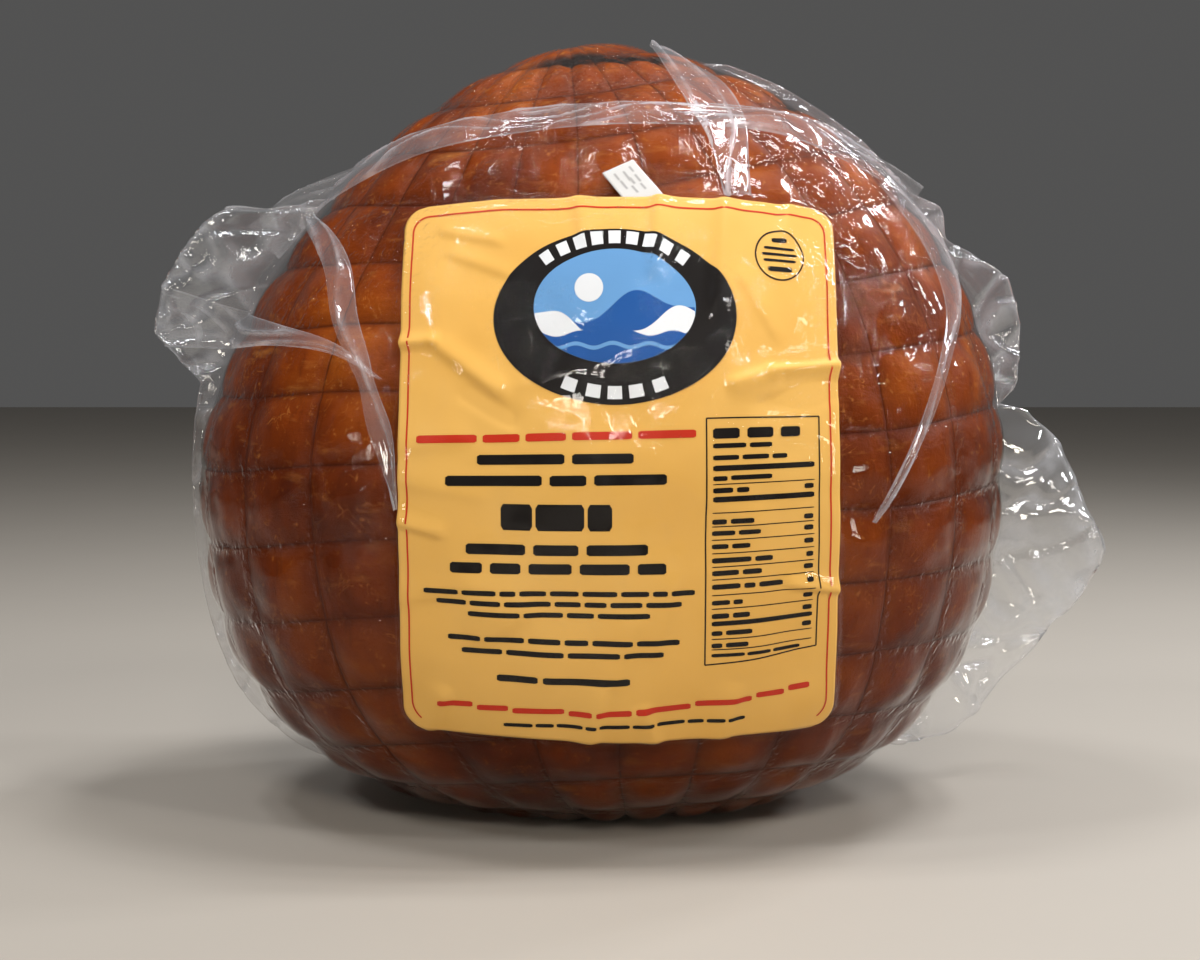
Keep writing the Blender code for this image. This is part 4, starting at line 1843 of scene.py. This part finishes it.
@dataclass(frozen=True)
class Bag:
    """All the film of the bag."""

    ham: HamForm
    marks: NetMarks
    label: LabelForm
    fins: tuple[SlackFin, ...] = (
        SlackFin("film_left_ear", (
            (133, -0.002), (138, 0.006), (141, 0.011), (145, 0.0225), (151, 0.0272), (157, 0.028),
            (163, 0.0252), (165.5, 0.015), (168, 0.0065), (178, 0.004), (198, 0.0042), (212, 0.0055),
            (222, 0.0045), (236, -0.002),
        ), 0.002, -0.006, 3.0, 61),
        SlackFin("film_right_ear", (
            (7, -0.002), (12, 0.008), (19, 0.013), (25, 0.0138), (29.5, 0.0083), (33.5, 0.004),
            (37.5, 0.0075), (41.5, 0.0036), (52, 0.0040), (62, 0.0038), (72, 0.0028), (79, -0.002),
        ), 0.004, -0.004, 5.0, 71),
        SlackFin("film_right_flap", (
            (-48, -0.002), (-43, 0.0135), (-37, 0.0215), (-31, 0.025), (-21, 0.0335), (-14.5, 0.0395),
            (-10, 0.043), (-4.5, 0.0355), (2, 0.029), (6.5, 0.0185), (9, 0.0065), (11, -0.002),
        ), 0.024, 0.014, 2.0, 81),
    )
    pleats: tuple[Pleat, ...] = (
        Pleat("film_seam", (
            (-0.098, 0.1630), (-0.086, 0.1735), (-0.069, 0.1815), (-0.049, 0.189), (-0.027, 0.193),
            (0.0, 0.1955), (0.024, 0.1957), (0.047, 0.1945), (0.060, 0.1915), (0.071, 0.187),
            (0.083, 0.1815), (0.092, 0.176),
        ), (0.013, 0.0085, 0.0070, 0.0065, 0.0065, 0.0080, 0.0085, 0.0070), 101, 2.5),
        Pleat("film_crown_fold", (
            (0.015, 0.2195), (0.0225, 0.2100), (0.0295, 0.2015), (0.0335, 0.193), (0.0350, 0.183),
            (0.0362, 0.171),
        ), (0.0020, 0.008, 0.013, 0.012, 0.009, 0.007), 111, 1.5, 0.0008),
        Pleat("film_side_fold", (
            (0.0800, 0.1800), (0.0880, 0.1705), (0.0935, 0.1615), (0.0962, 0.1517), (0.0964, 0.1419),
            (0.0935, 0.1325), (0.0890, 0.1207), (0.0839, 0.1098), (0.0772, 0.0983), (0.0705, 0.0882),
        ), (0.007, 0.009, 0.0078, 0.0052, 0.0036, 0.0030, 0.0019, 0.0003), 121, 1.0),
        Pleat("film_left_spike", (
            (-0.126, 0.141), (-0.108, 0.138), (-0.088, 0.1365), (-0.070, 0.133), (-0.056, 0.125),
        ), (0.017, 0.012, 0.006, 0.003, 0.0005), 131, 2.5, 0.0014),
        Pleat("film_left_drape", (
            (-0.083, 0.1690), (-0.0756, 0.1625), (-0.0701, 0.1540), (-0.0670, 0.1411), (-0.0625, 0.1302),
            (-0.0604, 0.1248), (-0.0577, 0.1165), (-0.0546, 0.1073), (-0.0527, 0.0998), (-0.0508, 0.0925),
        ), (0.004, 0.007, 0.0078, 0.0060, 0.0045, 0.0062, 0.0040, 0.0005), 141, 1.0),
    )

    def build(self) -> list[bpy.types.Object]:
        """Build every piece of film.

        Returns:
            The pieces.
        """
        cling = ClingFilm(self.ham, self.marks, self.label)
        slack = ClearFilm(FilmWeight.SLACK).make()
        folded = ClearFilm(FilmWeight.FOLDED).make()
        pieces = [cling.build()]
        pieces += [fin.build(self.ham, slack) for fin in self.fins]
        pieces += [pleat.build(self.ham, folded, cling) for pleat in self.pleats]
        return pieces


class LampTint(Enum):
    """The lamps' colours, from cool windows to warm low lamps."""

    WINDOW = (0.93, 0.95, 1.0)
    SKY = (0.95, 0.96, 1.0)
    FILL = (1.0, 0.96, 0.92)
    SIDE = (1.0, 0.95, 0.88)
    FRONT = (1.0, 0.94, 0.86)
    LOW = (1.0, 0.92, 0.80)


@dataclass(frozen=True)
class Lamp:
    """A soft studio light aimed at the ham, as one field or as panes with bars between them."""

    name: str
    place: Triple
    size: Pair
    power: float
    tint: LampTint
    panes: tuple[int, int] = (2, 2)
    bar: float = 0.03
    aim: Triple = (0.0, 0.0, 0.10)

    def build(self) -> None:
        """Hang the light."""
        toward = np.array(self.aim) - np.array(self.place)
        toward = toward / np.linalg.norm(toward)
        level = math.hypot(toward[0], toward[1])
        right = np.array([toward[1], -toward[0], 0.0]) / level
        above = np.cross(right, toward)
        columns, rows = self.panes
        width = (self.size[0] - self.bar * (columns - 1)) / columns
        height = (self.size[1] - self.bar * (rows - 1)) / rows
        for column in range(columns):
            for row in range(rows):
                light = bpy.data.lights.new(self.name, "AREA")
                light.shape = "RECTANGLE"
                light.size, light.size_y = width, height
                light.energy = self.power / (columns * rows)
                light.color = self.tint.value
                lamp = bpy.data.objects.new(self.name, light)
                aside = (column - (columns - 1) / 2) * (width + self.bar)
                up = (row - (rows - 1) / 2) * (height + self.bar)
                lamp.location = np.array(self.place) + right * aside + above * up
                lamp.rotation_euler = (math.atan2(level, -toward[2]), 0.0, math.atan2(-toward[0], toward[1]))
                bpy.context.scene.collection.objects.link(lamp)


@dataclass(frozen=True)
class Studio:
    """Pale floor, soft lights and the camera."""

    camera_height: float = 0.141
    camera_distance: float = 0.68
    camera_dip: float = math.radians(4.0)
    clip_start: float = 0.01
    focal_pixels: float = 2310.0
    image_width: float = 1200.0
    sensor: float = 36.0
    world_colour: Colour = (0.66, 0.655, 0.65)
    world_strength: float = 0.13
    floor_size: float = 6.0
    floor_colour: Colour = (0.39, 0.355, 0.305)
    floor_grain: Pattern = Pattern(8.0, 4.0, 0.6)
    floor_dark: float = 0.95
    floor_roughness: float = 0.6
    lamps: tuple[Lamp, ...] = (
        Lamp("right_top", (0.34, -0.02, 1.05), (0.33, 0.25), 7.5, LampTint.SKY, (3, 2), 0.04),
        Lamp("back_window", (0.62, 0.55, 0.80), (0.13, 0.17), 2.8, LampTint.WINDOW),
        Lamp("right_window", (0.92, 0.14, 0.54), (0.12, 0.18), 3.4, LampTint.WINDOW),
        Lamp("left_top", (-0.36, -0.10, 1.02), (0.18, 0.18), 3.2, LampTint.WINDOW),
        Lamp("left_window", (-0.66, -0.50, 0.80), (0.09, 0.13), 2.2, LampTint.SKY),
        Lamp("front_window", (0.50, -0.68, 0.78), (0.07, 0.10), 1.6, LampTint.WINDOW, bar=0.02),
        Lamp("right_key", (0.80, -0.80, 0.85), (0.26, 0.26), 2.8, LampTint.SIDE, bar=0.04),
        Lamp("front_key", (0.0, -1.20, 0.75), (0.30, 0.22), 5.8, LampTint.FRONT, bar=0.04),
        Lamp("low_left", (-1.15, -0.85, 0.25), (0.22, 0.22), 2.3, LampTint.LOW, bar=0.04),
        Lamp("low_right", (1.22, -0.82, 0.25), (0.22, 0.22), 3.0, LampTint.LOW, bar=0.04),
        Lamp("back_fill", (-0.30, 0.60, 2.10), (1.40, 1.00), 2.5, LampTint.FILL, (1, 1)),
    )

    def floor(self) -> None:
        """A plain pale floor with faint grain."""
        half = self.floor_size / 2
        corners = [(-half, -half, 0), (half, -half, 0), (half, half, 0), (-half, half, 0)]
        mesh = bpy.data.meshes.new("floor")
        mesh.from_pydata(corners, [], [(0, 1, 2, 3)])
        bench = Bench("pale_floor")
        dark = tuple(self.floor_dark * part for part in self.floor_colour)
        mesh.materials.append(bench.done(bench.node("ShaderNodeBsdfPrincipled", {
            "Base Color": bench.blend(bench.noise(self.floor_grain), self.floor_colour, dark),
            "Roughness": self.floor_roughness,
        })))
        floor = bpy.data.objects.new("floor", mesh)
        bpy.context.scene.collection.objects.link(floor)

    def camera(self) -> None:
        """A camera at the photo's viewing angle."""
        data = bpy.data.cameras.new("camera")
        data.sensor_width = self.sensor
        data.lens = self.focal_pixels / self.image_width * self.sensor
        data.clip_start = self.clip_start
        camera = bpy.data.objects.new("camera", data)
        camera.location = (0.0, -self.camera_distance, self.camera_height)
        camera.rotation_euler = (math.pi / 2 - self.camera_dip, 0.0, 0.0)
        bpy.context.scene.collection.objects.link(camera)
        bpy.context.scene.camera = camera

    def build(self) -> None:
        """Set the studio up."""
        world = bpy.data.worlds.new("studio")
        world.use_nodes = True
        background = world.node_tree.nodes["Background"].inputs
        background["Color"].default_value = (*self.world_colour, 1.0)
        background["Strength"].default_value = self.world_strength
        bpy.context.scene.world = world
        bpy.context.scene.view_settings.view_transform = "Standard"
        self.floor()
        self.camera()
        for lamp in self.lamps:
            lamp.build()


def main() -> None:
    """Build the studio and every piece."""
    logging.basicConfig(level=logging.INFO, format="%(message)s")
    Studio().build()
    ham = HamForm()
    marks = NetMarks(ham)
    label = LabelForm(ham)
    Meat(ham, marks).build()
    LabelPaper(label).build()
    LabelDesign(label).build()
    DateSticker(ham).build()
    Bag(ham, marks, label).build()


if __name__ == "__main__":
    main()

## Written exercise
Quote the data above verbatim from its first line to the line that includes "the film of", with both boundary lines retained.

## Task result
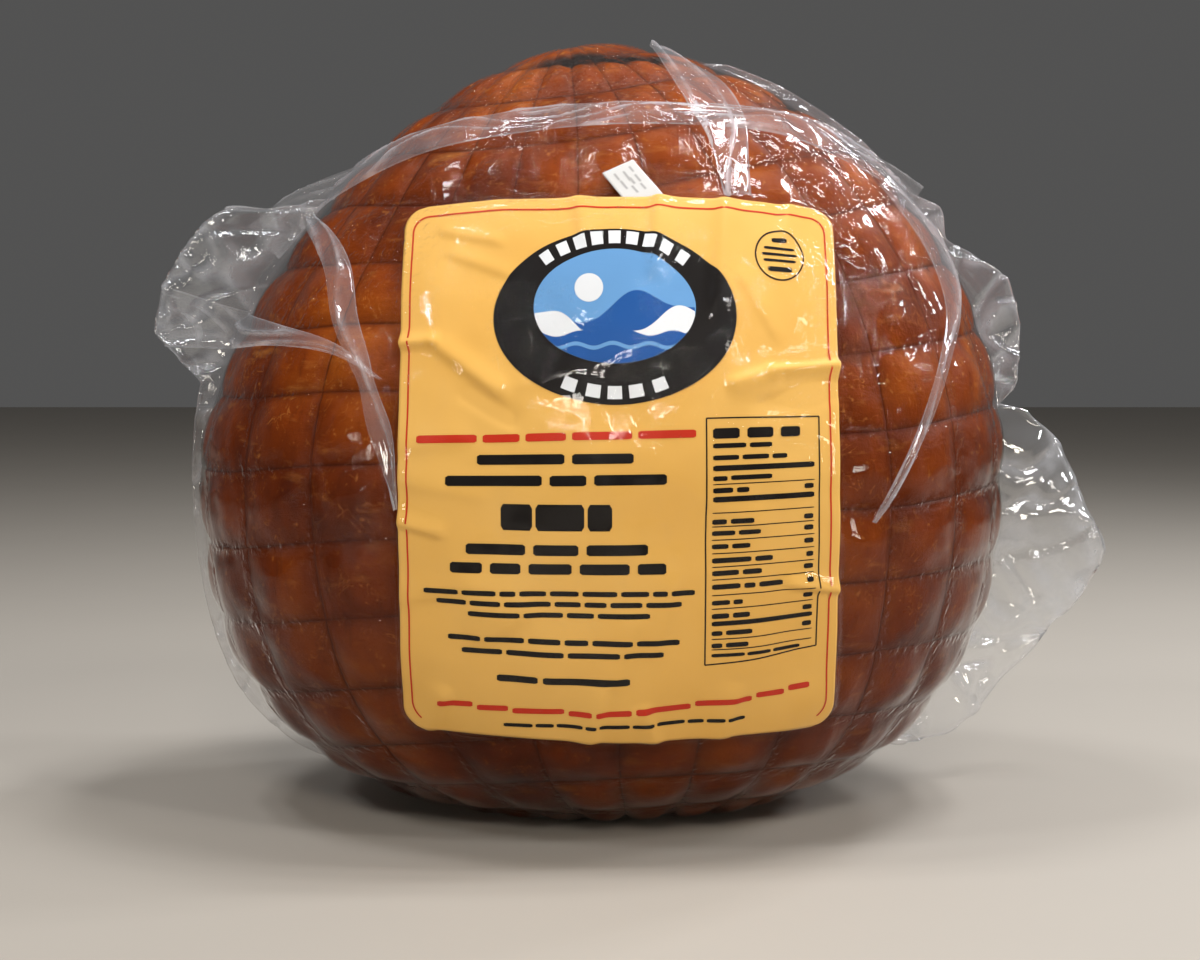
Keep writing the Blender code for this image. This is part 4, starting at line 1843 of scene.py. This part finishes it.
@dataclass(frozen=True)
class Bag:
    """All the film of the bag."""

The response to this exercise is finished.